The next thing to hit the smoker will definitely be a pork shoulder.
 

John Moeller

New member
Food looks great. After over cooking my first 3 racks of ribs I thought the same "do I really like ribs". Did the last rack I had, didn't foil them and they were the best I ever made. After they were tooth pick tender I sauced them and finished them off on the gasser.
 

Sandy B

TVWBB Super Fan
Food looks great. After over cooking my first 3 racks of ribs I thought the same "do I really like ribs". Did the last rack I had, didn't foil them and they were the best I ever made. After they were tooth pick tender I sauced them and finished them off on the gasser.

Yeah I was not so sure after the last cook. If I had not bought two racks ( because they were on sale and I'm cheap) its likely I would have not tried them again this year, but like I said smoke em if you got em.

I think these ribs have restored my faith in ribs, or at least convinced me that writing them off now is probably not a good idea.
I still prefer pulled pork but the ribs were by no means bad. The funny thing is that if I go to a restaurant I have NO problem eating a full slab but at home I'm lucky if I can finish 5 ribs.

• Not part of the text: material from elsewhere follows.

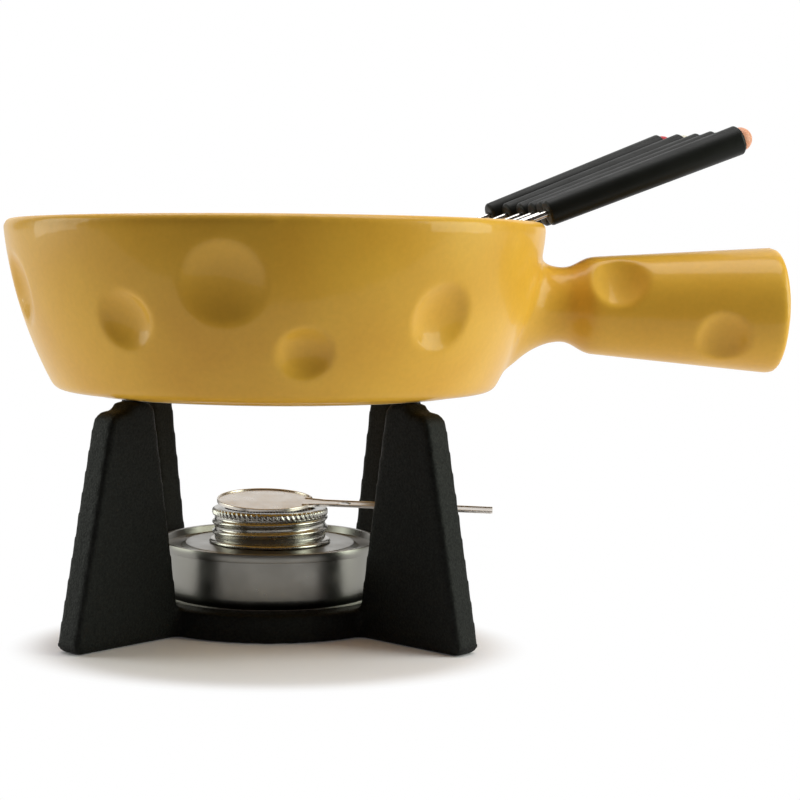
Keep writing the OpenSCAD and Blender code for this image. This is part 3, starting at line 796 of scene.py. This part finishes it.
def fork_rod():
    """The rod, its bow and its two tines, with the tips at the origin."""
    root = tine_l + tine_c      # where the bow of the tines meets the rod
    rod = turned([(0, root - 0.6), (rod_r - 0.5, root - 0.6), (rod_r, root + 1.4),
                  (rod_r, rod_l + socket), (0, rod_l + socket)], steps=24)
    bow = bmesh.new()
    bmesh.ops.create_circle(bow, cap_ends=False, segments=14, radius=tine_r * MM,
                            matrix=Matrix.Translation(Vector((0, tine_c, tine_l)) * MM))
    bmesh.ops.spin(bow, geom=bow.verts[:] + bow.edges[:], cent=(0, 0, tine_l * MM), axis=(1, 0, 0),
                   angle=math.pi, steps=16)
    for z, thickness in ((point_l, 1.0), (1.2, 0.42), (0.0, 0.14)):
        open_edges = [edge for edge in bow.edges if edge.is_boundary]
        grown = bmesh.ops.extrude_edge_only(bow, edges=open_edges)["geom"]
        fresh = [item for item in grown if isinstance(item, bmesh.types.BMVert)]
        for side_y in (1, -1):
            half = [vert for vert in fresh if vert.co.y * side_y > 0]
            middle = Vector((0, side_y * tine_c * MM, 0))
            spread = max((Vector((v.co.x, v.co.y, 0)) - middle).length for v in half)
            for vert in half:
                flat = Vector((vert.co.x, vert.co.y, 0)) - middle
                vert.co = middle + flat * (thickness * tine_r * MM / spread) + Vector((0, 0, z * MM))
    bmesh.ops.holes_fill(bow, edges=[edge for edge in bow.edges if edge.is_boundary], sides=0)
    bmesh.ops.recalc_face_normals(bow, faces=bow.faces[:])
    return together(rod, bow)


def fork_grip():
    """The handle, from its rod end at the origin, hollow for the rod and the cap's peg."""
    return turned(eased([
        (rod_r, socket), (rod_r, 0.4), (rod_r + 0.5, 0), (fork_grip_r - 0.8, 0), (fork_grip_r, 0.8),
        (fork_end_r, fork_grip_l - 1.3), (fork_end_r - 1.2, fork_grip_l), (peg_r, fork_grip_l),
        (peg_r, fork_grip_l - peg_l), (0, fork_grip_l - peg_l), (0, socket),
    ], 0.35, closed=False, steps=2), steps=64, closed=True)


def fork_cap():
    """The domed cap and its peg, from the handle's end at the origin."""
    dome_rd = (cap_r ** 2 + dome_h ** 2) / (2 * dome_h)
    low = math.degrees(math.asin((dome_rd - dome_h) / dome_rd))
    return turned([(0, -peg_l), (peg_r, -peg_l), (peg_r, 0)]
                  + arc((0, dome_h - dome_rd), dome_rd, low, 90, 12), steps=64)


def moulded_plastic(name, hex_colour, roughness, grain_mm, grain_depth):
    """Moulded plastic: even colour with the die's fine spark grain breaking its shine."""
    plastic, tree = blank_material(name)
    place = add(tree, "TexCoord").outputs["Object"]
    spark = add(tree, "TexNoise", {"Vector": place, "Scale": 1 / (grain_mm * MM), "Detail": 2})
    wear = add(tree, "TexNoise", {"Vector": place, "Scale": 1 / (12 * MM), "Detail": 3})
    sheen = add(tree, "MapRange", {"Value": wear.outputs["Fac"], "From Min": 0.3, "From Max": 0.7,
                                   "To Min": roughness - 0.05, "To Max": roughness + 0.06})
    grain = add(tree, "Bump", {"Height": spark.outputs["Fac"], "Distance": grain_depth * MM, "Strength": 0.3})
    shader = add(tree, "BsdfPrincipled", {"Base Color": linear(hex_colour), "Roughness": sheen.outputs[0],
                                          "Normal": grain.outputs[0], "Specular IOR Level": 0.14})
    add(tree, "OutputMaterial", {"Surface": shader.outputs[0]})
    return plastic


# Drawn stainless rod, polished along its length: long bright lines.
rod_steel, tree = blank_material("polished_stainless_rod")
place = add(tree, "TexCoord").outputs["Object"]
scuffs = add(tree, "TexNoise", {"Vector": place, "Scale": 1 / (3 * MM), "Detail": 3})
polish = add(tree, "MapRange", {"Value": scuffs.outputs["Fac"], "From Min": 0.3, "From Max": 0.7,
                                "To Min": 0.14, "To Max": 0.24})
shader = add(tree, "BsdfPrincipled", {"Base Color": linear("#cfcbc4"), "Metallic": 1,
                                      "Roughness": polish.outputs[0]})
add(tree, "OutputMaterial", {"Surface": shader.outputs[0]})
black_handle = moulded_plastic("black_moulded_phenolic", "#161714", 0.42, 0.5, 0.06)

for number, hex_colour in enumerate(cap_colours, start=1):
    place = fork_place(number)
    body = f"fork_{number}"
    rod = made(moved(fork_rod(), place), f"fork_{number}_tined_rod", rod_steel, sharp_from=50)
    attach(rod, body)
    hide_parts(f"fork_{number}_rod")
    at_grip = place @ Matrix.Translation((0, 0, rod_l * MM))
    grip = made(moved(fork_grip(), at_grip), f"fork_{number}_handle", black_handle)
    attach(grip, body)
    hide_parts(f"fork_{number}_grip")
    at_cap = place @ Matrix.Translation((0, 0, (rod_l + fork_grip_l) * MM))
    cap_plastic = moulded_plastic(f"fork_{number}_cap_enamel", hex_colour, 0.3, 0.8, 0.05)
    cap = made(moved(fork_cap(), at_cap), f"fork_{number}_domed_cap", cap_plastic)
    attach(cap, body)
    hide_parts(f"fork_{number}_cap")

Even though the ribs were WAY better this time compared to last, the " best" thing from this smoke was the chipotles and the beans with the spare rib " trimmings" which really turned out excellent. We will see how the rest of the beer can chicken does with making chicken salad tomorrow
 

Rick Body

TVWBB Pro
It all looks good. If you're not sure about the ribs, try baby backs. I might be the minority on here, but I prefer them to St. Louis cut. Maybe just cause I make them more, but maybe you will like them better as well

...oh and chicken salad with smoked/grilled chicken is great
 

Mike Coffman

TVWBB Olympian
It all looks good. If you're not sure about the ribs, try baby backs. I might be the minority on here, but I prefer them to St. Louis cut. Maybe just cause I make them more, but maybe you will like them better as well

...oh and chicken salad with smoked/grilled chicken is great

I also prefer babybacks over spares and St Louis cuts. Everything looks really delicious Sandy!